● **WHAT TO DO**
Quote the data below in full, please, without altering anything.
■ ■ ■
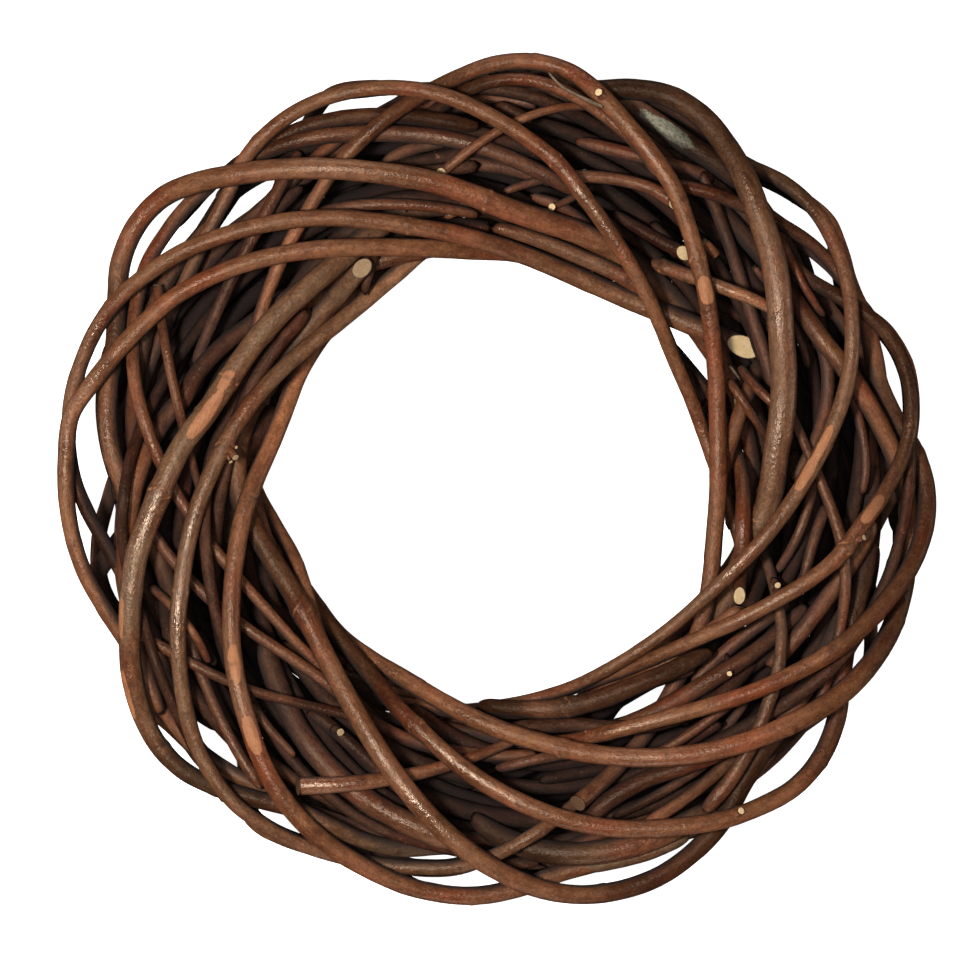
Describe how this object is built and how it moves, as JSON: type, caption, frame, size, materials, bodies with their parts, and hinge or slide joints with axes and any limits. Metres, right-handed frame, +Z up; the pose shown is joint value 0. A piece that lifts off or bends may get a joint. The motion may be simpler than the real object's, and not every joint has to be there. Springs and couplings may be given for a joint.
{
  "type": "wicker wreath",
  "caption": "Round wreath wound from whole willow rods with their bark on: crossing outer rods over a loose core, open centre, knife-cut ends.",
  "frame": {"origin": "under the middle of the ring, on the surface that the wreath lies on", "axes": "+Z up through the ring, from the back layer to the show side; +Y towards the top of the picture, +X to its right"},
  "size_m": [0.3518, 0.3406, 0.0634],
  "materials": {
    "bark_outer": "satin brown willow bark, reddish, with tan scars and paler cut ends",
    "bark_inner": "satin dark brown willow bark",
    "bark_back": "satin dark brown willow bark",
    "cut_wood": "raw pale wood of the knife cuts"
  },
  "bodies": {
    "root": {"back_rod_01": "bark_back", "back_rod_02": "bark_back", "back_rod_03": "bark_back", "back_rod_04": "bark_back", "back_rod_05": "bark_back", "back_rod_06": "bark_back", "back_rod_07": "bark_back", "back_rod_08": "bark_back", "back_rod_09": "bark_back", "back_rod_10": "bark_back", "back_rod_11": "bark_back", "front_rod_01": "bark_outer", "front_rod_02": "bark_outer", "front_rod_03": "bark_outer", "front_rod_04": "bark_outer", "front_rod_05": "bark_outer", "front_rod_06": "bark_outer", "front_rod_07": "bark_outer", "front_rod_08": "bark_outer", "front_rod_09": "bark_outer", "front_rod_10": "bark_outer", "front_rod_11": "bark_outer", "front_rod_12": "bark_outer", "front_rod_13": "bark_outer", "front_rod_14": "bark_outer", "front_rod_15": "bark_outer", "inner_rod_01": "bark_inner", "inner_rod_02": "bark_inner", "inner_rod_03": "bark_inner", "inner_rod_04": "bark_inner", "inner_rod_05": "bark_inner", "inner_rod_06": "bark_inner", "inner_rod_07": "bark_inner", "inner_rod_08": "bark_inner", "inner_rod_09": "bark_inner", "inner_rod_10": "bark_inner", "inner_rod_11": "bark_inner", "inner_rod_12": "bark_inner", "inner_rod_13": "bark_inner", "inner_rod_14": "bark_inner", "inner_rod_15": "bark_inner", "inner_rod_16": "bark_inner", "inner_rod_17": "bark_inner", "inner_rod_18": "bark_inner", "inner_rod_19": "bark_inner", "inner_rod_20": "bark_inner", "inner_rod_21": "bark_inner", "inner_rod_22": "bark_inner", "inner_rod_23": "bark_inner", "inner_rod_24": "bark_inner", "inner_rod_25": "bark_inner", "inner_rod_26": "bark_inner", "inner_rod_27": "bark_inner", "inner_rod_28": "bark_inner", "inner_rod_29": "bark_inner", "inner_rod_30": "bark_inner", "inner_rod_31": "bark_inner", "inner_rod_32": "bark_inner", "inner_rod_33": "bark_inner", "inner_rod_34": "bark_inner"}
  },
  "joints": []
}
■ ■ ■
● **WRITTEN SOLUTION**
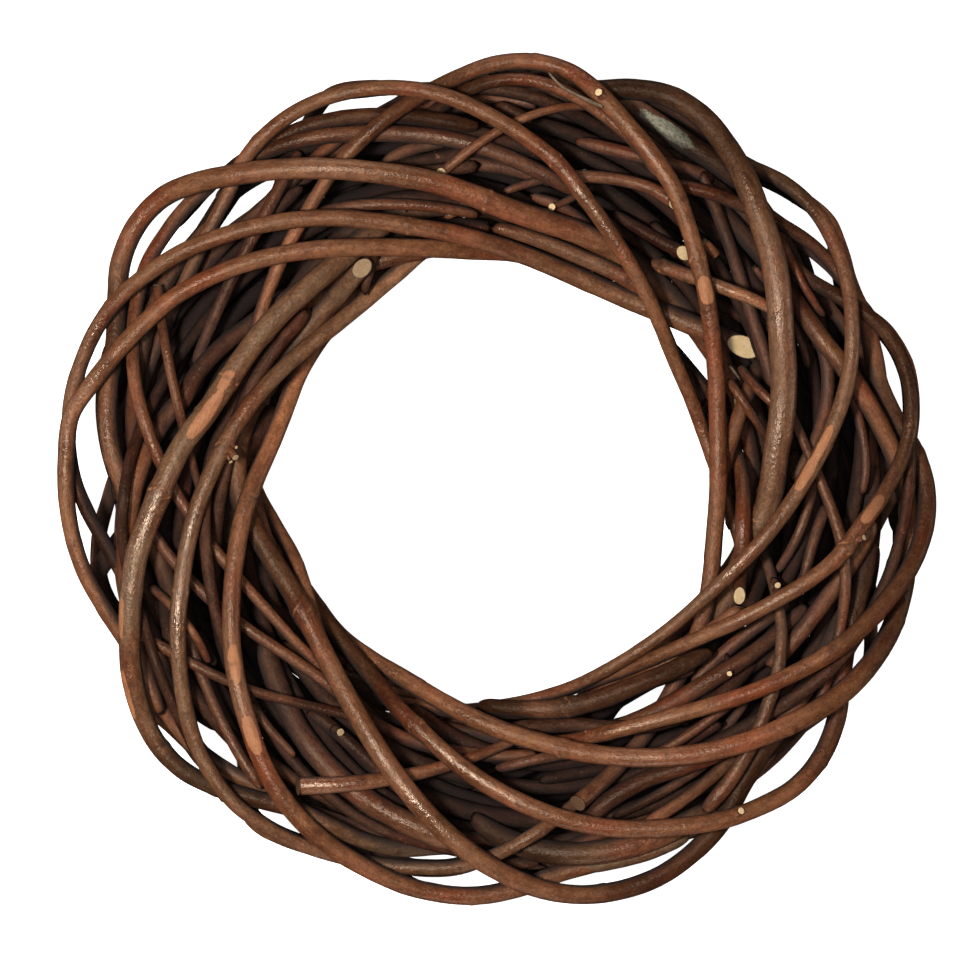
Describe how this object is built and how it moves, as JSON: type, caption, frame, size, materials, bodies with their parts, and hinge or slide joints with axes and any limits. Metres, right-handed frame, +Z up; the pose shown is joint value 0. A piece that lifts off or bends may get a joint. The motion may be simpler than the real object's, and not every joint has to be there. Springs and couplings may be given for a joint.
{
  "type": "wicker wreath",
  "caption": "Round wreath wound from whole willow rods with their bark on: crossing outer rods over a loose core, open centre, knife-cut ends.",
  "frame": {"origin": "under the middle of the ring, on the surface that the wreath lies on", "axes": "+Z up through the ring, from the back layer to the show side; +Y towards the top of the picture, +X to its right"},
  "size_m": [0.3518, 0.3406, 0.0634],
  "materials": {
    "bark_outer": "satin brown willow bark, reddish, with tan scars and paler cut ends",
    "bark_inner": "satin dark brown willow bark",
    "bark_back": "satin dark brown willow bark",
    "cut_wood": "raw pale wood of the knife cuts"
  },
  "bodies": {
    "root": {"back_rod_01": "bark_back", "back_rod_02": "bark_back", "back_rod_03": "bark_back", "back_rod_04": "bark_back", "back_rod_05": "bark_back", "back_rod_06": "bark_back", "back_rod_07": "bark_back", "back_rod_08": "bark_back", "back_rod_09": "bark_back", "back_rod_10": "bark_back", "back_rod_11": "bark_back", "front_rod_01": "bark_outer", "front_rod_02": "bark_outer", "front_rod_03": "bark_outer", "front_rod_04": "bark_outer", "front_rod_05": "bark_outer", "front_rod_06": "bark_outer", "front_rod_07": "bark_outer", "front_rod_08": "bark_outer", "front_rod_09": "bark_outer", "front_rod_10": "bark_outer", "front_rod_11": "bark_outer", "front_rod_12": "bark_outer", "front_rod_13": "bark_outer", "front_rod_14": "bark_outer", "front_rod_15": "bark_outer", "inner_rod_01": "bark_inner", "inner_rod_02": "bark_inner", "inner_rod_03": "bark_inner", "inner_rod_04": "bark_inner", "inner_rod_05": "bark_inner", "inner_rod_06": "bark_inner", "inner_rod_07": "bark_inner", "inner_rod_08": "bark_inner", "inner_rod_09": "bark_inner", "inner_rod_10": "bark_inner", "inner_rod_11": "bark_inner", "inner_rod_12": "bark_inner", "inner_rod_13": "bark_inner", "inner_rod_14": "bark_inner", "inner_rod_15": "bark_inner", "inner_rod_16": "bark_inner", "inner_rod_17": "bark_inner", "inner_rod_18": "bark_inner", "inner_rod_19": "bark_inner", "inner_rod_20": "bark_inner", "inner_rod_21": "bark_inner", "inner_rod_22": "bark_inner", "inner_rod_23": "bark_inner", "inner_rod_24": "bark_inner", "inner_rod_25": "bark_inner", "inner_rod_26": "bark_inner", "inner_rod_27": "bark_inner", "inner_rod_28": "bark_inner", "inner_rod_29": "bark_inner", "inner_rod_30": "bark_inner", "inner_rod_31": "bark_inner", "inner_rod_32": "bark_inner", "inner_rod_33": "bark_inner", "inner_rod_34": "bark_inner"}
  },
  "joints": []
}